There have been many people from my school with amazing community service experience, leadership, and AP scores who do not even consider Ivy Leagues so I am a bit discouraged but I want to have a baseline on what to think about my chances beyond admit rates.

You’ll be a competitive applicant, but without a hook at HYP, Wharton (for a soft or hard science?), and Columbia – all with single-digit admit rates and high-stat kids – you’re a reach.

Cornell and JHU aren’t much easier to get into – reach or low reach.

Advice:

  1. If you are ok with a UC, your list is fine. But if you are more keen on a private school experience, i suggest looking at some more low reaches and match-range schools – as tough admissions-wise as Georgetown or Notre Dame through schools like Tulane/Lehigh/Wake Forest/Brandeis, and then to schools like Miami(FL), GWU and SMU. You might also look at some LACs ranked roughly 25-70 on the US News ranking. (check all schools for available majors and other fit variables, obviously…)

Point is, if you want a private education, you will greatly increase your chances of getting into one by applying to some lower reaches and matches. You might get into HYPPCC or JHU, but it’s far from guaranteed.

  1. The Ivies you've listed (and JHU) are different from each other in multiple fit areas. For instance, would you be most comfortable in the rather rural Cornell setting, the urban Harvard/Penn/Columbia/JHU settings, or the suburban Yale and Princeton settings? Does the Princeton senior thesis appeal to you? How about Yale's residential colleges, Columbia's core, JHU's reputed rigor? These schools differ, so be sure to research them according to the things you feel are most important and stick with schools that most match your preferences (if you haven't already figured it out....).

I agree with most of the previous post. You are a reach for most of the Ivies, but so are most of the people that apply. In many cases it’s a total “crap shoot” on who gets in because there are so many quality applications.
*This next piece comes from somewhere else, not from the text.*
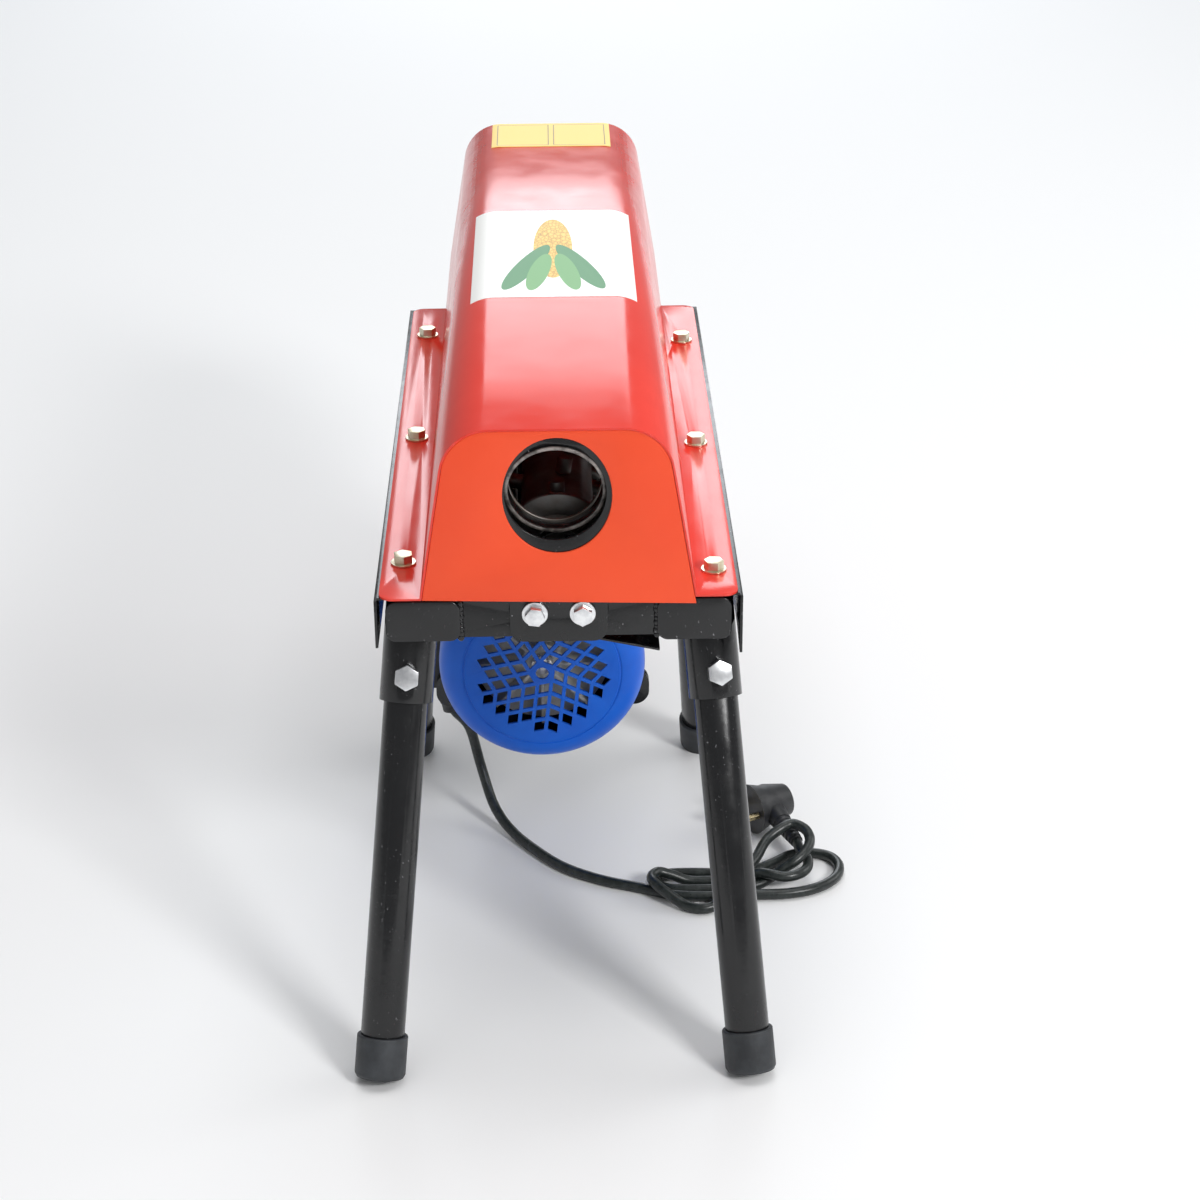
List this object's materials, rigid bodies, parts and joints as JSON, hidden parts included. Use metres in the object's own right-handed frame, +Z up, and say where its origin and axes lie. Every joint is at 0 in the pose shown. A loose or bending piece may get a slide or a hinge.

Your SAT scores might be a little on the low end, but the rest of your resume is VERY impressive. It’s obvious you have pushed yourself to do your very best in a high school that you said has “low standards” and you have challenged yourself with what looks like the most difficult schedule that you could take.

With that said, IF you have sincere interest in the Ivies, you should definitely apply. Don’t let the fact that other kids from your school haven’t applied stop you. You are a competitive applicant. Many kids apply to the Ivies simply out of a desire to see if they can get admitted. The Ivies are very good at identifying which applications have sincere interest and those that are simply applying seeking something for their “trophy case” of accomplishments.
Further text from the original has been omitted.